• _Set exercise_
Return verbatim the inclusive range of lines running from the line that contains "Continue the Blender" to the line that contains "SEAM_RIGHT, SLEEVE_ROWS, around)". Omit every other line.
○ ○ ○ ○
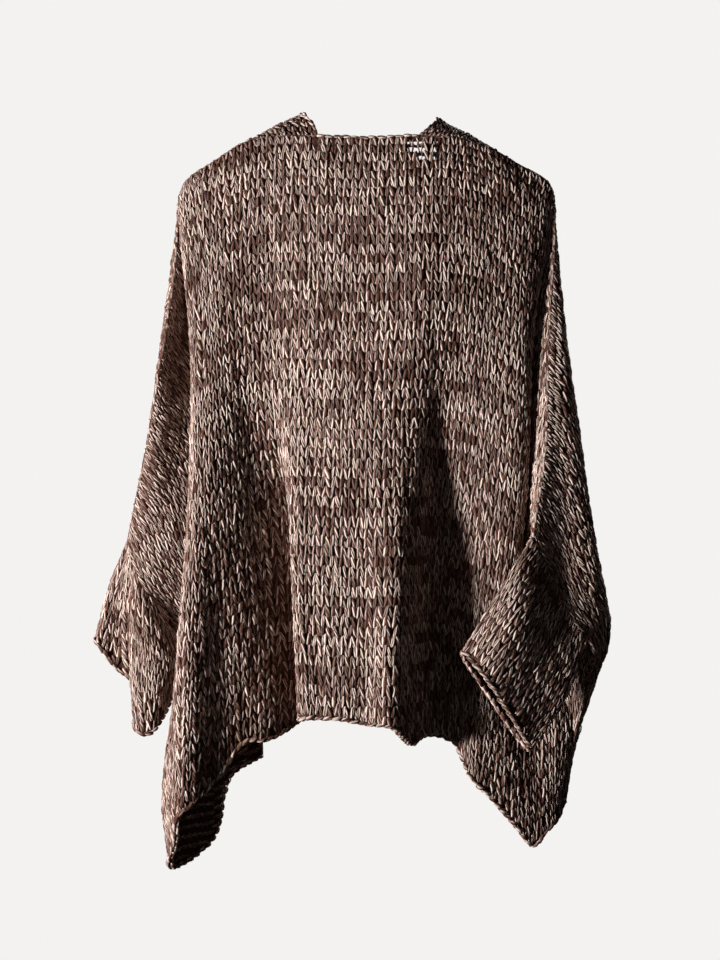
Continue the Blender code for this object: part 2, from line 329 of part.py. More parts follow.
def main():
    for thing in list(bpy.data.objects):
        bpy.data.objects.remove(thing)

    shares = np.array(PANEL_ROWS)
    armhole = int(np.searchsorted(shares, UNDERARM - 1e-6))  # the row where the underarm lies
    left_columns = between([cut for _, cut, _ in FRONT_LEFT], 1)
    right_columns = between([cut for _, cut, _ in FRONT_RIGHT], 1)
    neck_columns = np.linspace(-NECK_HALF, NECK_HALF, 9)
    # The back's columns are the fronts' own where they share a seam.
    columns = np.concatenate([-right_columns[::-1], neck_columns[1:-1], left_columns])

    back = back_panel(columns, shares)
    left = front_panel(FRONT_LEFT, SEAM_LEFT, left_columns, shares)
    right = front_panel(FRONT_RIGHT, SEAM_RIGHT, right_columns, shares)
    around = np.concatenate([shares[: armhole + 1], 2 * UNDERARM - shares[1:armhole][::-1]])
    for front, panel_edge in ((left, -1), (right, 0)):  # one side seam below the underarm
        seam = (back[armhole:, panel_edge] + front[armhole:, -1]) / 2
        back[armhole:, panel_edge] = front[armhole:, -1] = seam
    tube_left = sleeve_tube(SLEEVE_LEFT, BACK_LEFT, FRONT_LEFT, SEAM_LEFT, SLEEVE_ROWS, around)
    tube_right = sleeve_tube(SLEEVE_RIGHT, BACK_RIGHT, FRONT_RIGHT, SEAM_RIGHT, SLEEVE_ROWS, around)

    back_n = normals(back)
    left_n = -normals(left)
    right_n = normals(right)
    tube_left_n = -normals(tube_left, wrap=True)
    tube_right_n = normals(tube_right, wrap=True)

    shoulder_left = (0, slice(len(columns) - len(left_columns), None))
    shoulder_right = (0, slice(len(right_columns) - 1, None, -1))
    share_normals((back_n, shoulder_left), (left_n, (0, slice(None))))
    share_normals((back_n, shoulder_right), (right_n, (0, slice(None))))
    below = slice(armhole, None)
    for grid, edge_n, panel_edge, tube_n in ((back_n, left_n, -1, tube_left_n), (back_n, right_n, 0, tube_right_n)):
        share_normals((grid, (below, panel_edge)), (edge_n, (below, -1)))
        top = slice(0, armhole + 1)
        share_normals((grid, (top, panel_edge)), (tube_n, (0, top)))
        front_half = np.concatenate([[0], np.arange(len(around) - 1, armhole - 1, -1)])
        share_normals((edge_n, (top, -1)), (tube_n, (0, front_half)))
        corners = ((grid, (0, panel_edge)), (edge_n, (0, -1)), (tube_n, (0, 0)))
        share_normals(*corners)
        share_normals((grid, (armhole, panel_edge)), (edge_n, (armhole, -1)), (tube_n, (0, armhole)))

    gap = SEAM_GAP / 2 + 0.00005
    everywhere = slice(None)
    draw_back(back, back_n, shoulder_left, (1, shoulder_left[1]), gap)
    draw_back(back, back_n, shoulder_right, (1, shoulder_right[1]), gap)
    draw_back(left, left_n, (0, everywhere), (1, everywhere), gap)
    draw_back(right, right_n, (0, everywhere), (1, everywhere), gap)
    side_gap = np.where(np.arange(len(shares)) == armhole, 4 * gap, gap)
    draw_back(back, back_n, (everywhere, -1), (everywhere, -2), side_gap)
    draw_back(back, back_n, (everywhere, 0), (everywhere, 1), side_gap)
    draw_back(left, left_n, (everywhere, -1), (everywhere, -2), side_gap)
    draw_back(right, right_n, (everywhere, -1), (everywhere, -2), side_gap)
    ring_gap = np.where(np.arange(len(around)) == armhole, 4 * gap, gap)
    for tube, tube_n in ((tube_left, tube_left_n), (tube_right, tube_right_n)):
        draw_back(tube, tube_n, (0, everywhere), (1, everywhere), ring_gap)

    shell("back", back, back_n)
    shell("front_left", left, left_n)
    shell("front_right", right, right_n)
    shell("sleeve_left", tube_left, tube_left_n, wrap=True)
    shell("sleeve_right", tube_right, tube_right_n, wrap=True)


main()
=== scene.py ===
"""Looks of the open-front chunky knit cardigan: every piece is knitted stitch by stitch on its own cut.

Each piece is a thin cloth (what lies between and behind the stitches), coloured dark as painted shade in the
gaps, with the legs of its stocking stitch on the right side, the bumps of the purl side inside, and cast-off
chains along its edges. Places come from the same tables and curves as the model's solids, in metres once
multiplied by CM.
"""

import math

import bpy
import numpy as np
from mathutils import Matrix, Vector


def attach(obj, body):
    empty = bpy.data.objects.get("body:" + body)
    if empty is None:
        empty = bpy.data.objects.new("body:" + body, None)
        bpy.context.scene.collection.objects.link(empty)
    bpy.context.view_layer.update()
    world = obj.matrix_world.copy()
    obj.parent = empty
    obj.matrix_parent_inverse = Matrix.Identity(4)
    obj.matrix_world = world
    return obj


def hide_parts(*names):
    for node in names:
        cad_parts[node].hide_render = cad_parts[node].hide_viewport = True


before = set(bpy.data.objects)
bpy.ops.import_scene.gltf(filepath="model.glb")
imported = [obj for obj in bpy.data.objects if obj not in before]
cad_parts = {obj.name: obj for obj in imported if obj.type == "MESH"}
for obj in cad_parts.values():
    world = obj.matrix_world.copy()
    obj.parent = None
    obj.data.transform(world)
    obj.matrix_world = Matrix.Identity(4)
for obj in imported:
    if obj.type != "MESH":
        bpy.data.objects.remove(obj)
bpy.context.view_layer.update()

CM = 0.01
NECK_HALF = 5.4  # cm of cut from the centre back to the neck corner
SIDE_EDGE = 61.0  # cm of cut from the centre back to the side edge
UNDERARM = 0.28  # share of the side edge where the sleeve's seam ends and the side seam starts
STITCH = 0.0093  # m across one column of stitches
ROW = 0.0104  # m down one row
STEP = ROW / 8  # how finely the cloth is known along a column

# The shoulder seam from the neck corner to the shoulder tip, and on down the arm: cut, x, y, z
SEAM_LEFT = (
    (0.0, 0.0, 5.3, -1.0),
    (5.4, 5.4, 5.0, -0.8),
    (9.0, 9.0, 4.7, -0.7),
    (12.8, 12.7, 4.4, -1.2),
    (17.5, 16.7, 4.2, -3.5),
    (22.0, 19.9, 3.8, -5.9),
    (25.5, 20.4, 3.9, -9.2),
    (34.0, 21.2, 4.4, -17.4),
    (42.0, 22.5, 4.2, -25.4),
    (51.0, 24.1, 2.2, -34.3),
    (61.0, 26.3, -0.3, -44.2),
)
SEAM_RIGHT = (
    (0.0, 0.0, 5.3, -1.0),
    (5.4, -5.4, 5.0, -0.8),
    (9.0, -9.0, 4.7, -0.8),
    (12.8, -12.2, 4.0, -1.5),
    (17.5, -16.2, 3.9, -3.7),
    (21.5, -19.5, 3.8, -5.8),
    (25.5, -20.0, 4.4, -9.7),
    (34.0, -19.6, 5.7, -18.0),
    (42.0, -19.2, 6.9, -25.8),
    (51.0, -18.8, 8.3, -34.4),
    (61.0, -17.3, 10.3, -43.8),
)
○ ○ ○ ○
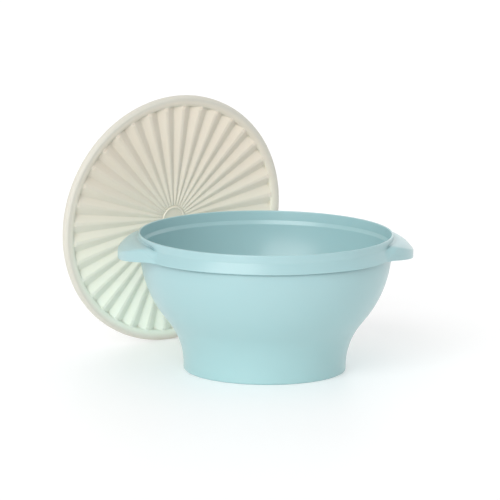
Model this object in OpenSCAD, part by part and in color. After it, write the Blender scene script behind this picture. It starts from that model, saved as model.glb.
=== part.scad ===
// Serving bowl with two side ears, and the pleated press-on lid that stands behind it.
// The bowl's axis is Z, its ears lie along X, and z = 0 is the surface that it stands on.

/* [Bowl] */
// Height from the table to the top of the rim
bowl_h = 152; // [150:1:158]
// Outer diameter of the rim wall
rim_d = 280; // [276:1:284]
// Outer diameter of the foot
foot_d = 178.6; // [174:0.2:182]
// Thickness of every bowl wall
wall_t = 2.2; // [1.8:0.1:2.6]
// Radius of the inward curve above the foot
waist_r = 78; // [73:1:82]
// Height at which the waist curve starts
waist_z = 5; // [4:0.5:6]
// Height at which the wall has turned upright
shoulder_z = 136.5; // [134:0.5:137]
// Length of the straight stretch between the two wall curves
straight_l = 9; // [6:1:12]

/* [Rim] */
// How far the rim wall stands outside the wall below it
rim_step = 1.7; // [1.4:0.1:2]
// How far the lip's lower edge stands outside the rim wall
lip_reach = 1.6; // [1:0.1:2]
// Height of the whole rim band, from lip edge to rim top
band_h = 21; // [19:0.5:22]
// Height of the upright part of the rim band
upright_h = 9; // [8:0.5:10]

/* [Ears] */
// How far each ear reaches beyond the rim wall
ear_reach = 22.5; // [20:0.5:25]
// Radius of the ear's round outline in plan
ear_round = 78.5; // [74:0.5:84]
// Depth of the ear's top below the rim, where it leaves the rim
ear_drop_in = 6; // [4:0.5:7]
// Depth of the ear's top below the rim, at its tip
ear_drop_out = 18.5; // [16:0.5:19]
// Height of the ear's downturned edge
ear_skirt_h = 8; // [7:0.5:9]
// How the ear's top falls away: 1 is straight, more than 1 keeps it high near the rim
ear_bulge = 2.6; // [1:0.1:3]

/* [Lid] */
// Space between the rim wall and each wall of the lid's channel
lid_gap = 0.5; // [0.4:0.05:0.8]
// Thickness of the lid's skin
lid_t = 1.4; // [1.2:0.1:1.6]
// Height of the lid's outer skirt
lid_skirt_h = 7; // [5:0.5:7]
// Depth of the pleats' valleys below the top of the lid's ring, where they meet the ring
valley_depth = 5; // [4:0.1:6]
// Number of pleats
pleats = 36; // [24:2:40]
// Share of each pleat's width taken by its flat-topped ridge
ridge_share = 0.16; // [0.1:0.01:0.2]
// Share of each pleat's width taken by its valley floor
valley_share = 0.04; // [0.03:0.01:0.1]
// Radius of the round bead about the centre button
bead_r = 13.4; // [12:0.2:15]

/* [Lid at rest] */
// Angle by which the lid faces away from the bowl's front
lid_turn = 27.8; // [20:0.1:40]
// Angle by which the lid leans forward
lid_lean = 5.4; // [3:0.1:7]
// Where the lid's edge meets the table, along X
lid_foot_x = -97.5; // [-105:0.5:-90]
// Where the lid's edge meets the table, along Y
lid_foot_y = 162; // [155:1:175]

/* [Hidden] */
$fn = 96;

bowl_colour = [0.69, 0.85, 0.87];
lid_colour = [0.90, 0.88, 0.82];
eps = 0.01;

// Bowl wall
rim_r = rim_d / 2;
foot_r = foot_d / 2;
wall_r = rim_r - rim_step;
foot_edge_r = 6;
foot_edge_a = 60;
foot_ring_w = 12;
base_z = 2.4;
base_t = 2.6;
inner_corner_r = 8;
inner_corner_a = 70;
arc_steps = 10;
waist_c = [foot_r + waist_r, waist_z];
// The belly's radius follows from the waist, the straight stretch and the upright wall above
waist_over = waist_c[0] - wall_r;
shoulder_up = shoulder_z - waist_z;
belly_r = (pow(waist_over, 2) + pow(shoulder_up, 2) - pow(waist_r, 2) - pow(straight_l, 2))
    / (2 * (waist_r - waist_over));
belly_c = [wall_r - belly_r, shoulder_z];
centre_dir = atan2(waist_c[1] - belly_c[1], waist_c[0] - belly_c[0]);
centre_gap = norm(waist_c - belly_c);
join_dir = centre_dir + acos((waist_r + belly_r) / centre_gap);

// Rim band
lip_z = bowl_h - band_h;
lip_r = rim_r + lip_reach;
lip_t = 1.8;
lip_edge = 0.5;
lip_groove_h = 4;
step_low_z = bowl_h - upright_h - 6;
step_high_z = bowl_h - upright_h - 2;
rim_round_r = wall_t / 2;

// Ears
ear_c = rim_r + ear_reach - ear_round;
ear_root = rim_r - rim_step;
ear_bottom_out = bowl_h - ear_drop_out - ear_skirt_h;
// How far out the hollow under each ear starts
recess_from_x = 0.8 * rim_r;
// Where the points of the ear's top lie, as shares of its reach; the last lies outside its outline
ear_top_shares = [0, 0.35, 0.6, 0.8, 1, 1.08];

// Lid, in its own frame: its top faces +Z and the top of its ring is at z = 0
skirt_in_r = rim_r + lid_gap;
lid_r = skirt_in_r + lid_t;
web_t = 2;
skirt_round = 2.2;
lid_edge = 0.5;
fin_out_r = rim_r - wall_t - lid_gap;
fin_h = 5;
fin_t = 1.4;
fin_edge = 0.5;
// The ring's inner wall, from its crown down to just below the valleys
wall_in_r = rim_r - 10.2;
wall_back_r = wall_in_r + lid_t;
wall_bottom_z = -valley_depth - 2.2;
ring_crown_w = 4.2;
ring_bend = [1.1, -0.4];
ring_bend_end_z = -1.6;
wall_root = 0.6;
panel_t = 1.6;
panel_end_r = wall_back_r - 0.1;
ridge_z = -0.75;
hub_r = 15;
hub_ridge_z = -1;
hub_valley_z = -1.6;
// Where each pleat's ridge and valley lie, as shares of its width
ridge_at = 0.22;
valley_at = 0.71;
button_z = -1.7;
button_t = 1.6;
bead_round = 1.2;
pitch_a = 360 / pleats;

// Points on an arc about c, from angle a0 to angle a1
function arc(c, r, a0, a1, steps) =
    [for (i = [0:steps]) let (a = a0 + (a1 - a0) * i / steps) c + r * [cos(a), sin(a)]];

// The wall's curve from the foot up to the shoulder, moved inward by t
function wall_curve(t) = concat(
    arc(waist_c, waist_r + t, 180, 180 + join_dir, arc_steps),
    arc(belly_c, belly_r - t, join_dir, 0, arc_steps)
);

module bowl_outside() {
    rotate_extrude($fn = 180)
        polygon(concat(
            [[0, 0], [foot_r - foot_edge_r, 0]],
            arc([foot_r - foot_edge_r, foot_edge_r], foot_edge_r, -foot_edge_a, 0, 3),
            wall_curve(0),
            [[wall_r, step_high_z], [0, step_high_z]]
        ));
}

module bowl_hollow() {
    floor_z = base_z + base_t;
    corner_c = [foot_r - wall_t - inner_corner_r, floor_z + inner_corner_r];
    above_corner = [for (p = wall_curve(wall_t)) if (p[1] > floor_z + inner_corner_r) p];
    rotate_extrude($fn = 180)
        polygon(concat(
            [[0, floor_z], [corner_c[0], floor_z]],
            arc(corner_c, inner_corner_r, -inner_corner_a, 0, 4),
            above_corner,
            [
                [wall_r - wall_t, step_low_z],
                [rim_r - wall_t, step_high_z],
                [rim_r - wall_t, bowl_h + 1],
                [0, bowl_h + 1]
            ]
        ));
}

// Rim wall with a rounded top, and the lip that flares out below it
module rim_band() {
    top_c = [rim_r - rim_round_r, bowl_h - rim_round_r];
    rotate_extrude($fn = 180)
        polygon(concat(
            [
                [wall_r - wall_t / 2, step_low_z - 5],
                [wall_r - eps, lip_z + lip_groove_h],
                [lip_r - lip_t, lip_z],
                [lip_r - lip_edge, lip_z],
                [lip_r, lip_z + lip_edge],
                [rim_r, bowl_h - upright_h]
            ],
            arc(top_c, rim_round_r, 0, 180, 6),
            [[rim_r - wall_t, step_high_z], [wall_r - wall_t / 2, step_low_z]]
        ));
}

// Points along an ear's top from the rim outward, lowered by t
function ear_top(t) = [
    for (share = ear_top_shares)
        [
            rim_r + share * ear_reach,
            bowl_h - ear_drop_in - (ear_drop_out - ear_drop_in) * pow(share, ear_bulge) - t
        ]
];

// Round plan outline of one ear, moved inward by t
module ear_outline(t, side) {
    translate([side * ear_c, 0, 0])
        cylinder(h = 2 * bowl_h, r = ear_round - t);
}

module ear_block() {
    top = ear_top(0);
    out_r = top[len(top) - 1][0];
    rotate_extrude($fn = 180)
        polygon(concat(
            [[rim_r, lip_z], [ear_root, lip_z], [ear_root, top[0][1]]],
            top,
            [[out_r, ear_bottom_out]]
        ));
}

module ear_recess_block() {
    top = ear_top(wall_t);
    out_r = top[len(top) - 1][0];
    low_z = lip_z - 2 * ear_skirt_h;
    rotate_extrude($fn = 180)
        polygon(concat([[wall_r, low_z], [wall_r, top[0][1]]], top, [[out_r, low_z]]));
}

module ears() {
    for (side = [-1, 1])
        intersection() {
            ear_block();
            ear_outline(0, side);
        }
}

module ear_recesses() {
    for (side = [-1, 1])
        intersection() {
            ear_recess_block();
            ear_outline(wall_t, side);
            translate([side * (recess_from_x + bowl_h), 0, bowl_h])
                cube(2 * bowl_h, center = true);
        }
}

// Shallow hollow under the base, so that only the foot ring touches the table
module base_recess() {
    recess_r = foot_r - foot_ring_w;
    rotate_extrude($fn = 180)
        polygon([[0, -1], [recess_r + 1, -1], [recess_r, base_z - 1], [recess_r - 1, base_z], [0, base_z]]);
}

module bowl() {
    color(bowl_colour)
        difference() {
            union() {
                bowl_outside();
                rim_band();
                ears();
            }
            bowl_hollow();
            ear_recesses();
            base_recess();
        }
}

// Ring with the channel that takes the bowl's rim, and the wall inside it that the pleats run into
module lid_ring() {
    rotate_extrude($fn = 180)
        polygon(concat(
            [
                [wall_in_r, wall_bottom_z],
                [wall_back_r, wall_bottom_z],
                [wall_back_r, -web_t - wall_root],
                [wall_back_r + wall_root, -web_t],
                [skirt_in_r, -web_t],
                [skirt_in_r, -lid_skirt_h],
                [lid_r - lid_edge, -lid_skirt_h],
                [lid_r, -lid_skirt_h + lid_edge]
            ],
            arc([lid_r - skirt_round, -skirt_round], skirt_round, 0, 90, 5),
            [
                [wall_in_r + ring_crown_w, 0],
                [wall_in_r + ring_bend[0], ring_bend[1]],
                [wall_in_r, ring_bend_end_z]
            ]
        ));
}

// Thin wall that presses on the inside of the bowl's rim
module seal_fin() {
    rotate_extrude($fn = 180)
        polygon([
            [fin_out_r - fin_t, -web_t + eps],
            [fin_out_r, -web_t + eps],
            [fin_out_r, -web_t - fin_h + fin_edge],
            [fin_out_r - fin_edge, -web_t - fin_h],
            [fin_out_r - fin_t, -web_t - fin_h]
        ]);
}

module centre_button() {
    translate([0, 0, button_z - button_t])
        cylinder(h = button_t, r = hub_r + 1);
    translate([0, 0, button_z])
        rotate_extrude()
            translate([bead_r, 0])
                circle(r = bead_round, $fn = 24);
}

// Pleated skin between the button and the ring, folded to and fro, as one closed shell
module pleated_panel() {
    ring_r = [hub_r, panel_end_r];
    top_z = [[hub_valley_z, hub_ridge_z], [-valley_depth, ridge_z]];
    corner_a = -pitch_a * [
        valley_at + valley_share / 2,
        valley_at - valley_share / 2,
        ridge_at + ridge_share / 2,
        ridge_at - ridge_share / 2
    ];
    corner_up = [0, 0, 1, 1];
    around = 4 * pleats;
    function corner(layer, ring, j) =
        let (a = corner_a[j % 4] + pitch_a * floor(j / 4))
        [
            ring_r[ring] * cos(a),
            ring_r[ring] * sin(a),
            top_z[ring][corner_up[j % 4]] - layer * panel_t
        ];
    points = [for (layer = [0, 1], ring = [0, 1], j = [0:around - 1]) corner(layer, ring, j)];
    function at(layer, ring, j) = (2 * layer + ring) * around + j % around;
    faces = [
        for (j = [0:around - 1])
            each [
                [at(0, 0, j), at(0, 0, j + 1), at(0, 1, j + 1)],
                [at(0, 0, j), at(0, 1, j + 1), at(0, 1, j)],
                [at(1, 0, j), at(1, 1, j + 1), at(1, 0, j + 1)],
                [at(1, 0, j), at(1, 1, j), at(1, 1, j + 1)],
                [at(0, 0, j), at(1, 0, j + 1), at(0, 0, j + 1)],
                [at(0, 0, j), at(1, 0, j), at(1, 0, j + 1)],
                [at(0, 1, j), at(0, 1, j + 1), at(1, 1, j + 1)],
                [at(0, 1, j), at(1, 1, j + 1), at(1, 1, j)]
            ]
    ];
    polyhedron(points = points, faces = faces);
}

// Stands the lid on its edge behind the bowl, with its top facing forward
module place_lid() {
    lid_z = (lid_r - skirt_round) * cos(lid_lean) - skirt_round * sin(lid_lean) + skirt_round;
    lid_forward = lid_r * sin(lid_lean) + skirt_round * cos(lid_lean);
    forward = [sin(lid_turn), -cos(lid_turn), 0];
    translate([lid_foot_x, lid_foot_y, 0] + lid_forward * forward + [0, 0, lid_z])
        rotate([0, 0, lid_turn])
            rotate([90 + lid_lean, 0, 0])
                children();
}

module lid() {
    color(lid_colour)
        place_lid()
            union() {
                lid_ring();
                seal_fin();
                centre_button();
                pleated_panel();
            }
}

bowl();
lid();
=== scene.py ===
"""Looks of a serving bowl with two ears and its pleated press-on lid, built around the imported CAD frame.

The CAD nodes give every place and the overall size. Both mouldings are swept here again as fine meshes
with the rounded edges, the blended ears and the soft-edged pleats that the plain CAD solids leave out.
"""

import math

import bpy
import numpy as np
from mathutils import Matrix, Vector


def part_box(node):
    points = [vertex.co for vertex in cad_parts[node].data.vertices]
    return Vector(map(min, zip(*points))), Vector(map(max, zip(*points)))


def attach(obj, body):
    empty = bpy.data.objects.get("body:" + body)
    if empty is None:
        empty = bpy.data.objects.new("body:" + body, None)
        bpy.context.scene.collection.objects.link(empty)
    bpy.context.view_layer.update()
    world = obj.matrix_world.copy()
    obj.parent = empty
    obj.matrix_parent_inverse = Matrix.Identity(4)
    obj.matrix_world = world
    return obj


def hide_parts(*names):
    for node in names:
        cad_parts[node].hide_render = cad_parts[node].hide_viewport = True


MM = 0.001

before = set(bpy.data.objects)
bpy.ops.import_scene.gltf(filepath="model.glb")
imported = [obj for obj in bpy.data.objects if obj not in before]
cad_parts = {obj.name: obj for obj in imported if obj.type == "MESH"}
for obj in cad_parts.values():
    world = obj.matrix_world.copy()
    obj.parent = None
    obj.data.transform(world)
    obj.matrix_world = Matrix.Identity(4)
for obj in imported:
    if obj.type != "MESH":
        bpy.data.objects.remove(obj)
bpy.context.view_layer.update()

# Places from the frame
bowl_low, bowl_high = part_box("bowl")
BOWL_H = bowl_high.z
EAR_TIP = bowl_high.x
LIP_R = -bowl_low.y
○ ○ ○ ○
• _In response_
Continue the Blender code for this object: part 2, from line 329 of part.py. More parts follow.
def main():
    for thing in list(bpy.data.objects):
        bpy.data.objects.remove(thing)

    shares = np.array(PANEL_ROWS)
    armhole = int(np.searchsorted(shares, UNDERARM - 1e-6))  # the row where the underarm lies
    left_columns = between([cut for _, cut, _ in FRONT_LEFT], 1)
    right_columns = between([cut for _, cut, _ in FRONT_RIGHT], 1)
    neck_columns = np.linspace(-NECK_HALF, NECK_HALF, 9)
    # The back's columns are the fronts' own where they share a seam.
    columns = np.concatenate([-right_columns[::-1], neck_columns[1:-1], left_columns])

    back = back_panel(columns, shares)
    left = front_panel(FRONT_LEFT, SEAM_LEFT, left_columns, shares)
    right = front_panel(FRONT_RIGHT, SEAM_RIGHT, right_columns, shares)
    around = np.concatenate([shares[: armhole + 1], 2 * UNDERARM - shares[1:armhole][::-1]])
    for front, panel_edge in ((left, -1), (right, 0)):  # one side seam below the underarm
        seam = (back[armhole:, panel_edge] + front[armhole:, -1]) / 2
        back[armhole:, panel_edge] = front[armhole:, -1] = seam
    tube_left = sleeve_tube(SLEEVE_LEFT, BACK_LEFT, FRONT_LEFT, SEAM_LEFT, SLEEVE_ROWS, around)
    tube_right = sleeve_tube(SLEEVE_RIGHT, BACK_RIGHT, FRONT_RIGHT, SEAM_RIGHT, SLEEVE_ROWS, around)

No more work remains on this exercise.